Exposure describes the length of time you set the camera to leave the aperture open. In many DSLRs this can span from 1/3200th of a second to infinitely long (the "bulb" setting means "aperture is open until you close it.") If you want sharp images of frozen motion, you want the fastest speed that you can get. Sports photography and photography of things like insects or milk crowns often use extremely short exposures to get sharp images. If you want blurry images you want slower speeds. If you want to take a photo in a low-light environment and capture motion within that environment - for instance, taking photos of cars on a freeway at night - you want slower speeds (if you want to do this in a brighter environment, like taking photos of a stream in the daytime, you want slower speeds and a specific kind of lens filter called a neutral density filter). When exposures are set to be longer than about 1/60th of a second, images with motion start to look blurry.

Focal Length

Focal Length determines the field of view of your subject. If you have a lens with variable focal lengths, this is called a zoom lens. A longer focal length zooms you in and a shorter focal length zooms you out. Lenses with fixed focal lengths are called prime lenses, and can't zoom in or out.

Depth of Field

Depth of Field - your depth of field is a combination of the interaction of your focal length, your distance from your subject, and your F-stop. The depth of field describes the relative amount of space in a photograph that is in focus. A long depth of field means that much of the image plane is in focus. A short depth of field means that a narrow portion of the image plane is in focus.

A low F-stop produces a narrow depth of field. A long focal length produces a narrow depth of field.

Pre-sets and the Basics

The pre-set modes on your camera, the ones on the dial that show a person running, flower, or a cloud, or a lady with a hat - these are generic settings that combine an ISO, exposure time, and f-stop that are likely to work well for outdoor action shots, landscape photography, cloudy light, and portraits. When you're using those pre-set modes, you control the focal length and not much else.

When you understand that the running person/action mode means low-ish ISO combined with high shutter speeds, you can start just setting your own ISO and shutter speed when you're shooting sports. When you know that portrait mode sets you up for low-ish f-stops, relatively quick shutter speeds, and mid-range ISOs, you can just start setting those things on your own so you can have more control.

Light Metering

Since your camera is a machine that records light, light metering is pretty important. The light meter of your camera will tell you if your settings are "correct" for the amount of that the light sensor senses. In most modern cameras there is a light metering display on the bottom edge of the viewfinder that goes from negative to positive; if the meter shows that you are in the negative it means that your photo will be under-exposed (too little light will get to the sensor and the image will appear dark), if the meter shows that you are in the positive it means that your photo will be over-exposed (too much light will get to the sensor and the image will appear too bright - "blown out"). The way to correct for under or over exposure is to change the length of the exposure, making it longer for underexposed images and shorter for overexposed images.

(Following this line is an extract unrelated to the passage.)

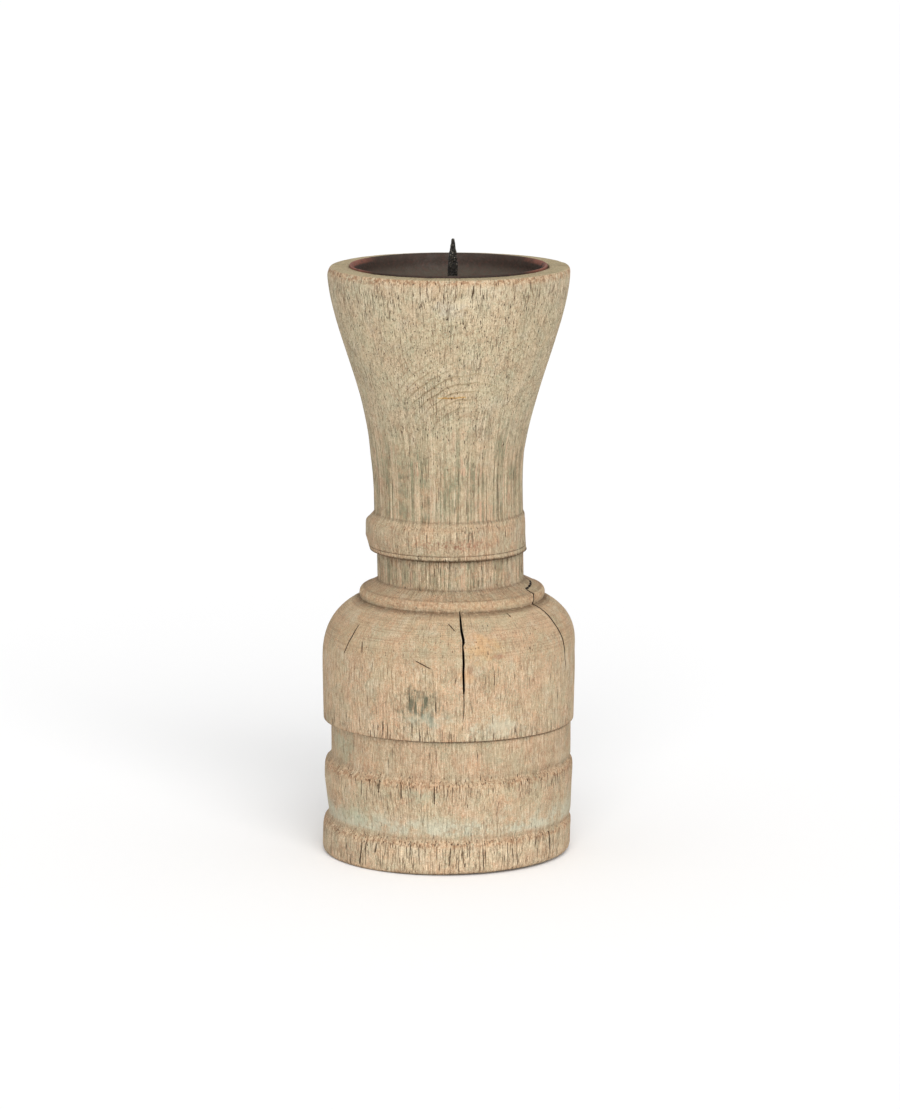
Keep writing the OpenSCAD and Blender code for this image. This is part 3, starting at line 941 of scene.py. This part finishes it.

What the light meter is doing is thinking about all of your settings and the lighting for you. It looks at the ISO, focal length, f-stop, light hitting the sensor, and planned exposure time and tells you what that combination of settings is likely to produce - something too bright, or something too dark.

Focus

"Focus" is adjusting the lens so that your subject is "sharp" - DSLRs offer both automatic and manual focus, and there are various modes and settings that will track objects in motion or fix on a single item to keep that object in focus.

This is going to sound weird but in my opinion "focus" has a lot to do with personal taste. My favorite lens is a 1.8 prime lens that produces a tiny depth of field, so I like it when very narrow strips of an image are in focus. This is because I like taking photos of small things from close up.

Different photographers use different types of focus for different reasons. I think it is much more a matter of taste than of technique, which is why I didn't think much of it in the technical post, though ISO, exposure speed, focal length, and your aperture cal all impact the way your camera focuses. That one I think you really do just need to feel out on your own, and if your camera isn't getting shots you like with the autofocus on, don't be afraid to switch to manual.

Conclusion

When you are more experienced with photography, you get good at juggling these things on the fly and messing around with them more, which is how you can do the magic of looking at the sky, twisting a dial, taking three steps to the left, and knocking it out of the park with a picture.

It only looks like magic because you're doing a ton of math under the hood that is extremely non-obvious to people who are new to photography.

Handy Links

My Gear

  • I bought a used Nikon D5300 that came in a kit with a 18-55mm/3.5-5.6 zoom lens; that was purchased in 2016.
  • I have a 55-200mm/4-5.6 zoom lens.
  • My favorite lens is a 35mm/1.8 prime lens because I am a hipster. (All of these lenses were also purchased used)
  • I bought a no-name grip/battery extender that was totally worth it.
  • I have a bunch of 52mm polaroid and vivitar filters that I'll throw on for shits and giggles, and polarizing filters that largely live on the lenses.
  • I have a ton of cheap USB charged lights and I grab tripods from the thrift store. I shoot in the desert a lot so I don't want to bring expensive finicky gear someplace full of sand where I'm going to probably trip a lot.

Gear Philosophy

I believe that if you're buying stuff that isn't computers, you're generally better off buying it used. Cameras (even digital cameras) are largely mechanical and lenses are as well. I'd much rather buy a really awesome used lens than a less-good new lens. Same thing for the body - I am not personally someone who needs cutting edge tech with my cameras because I like doing things in a fairly old school way. I feel the same way about instruments, cars, and appliances.

With cameras in particular, if you're looking at buying used gear you should know where your nearest camera repair shops are and what their pricing is like.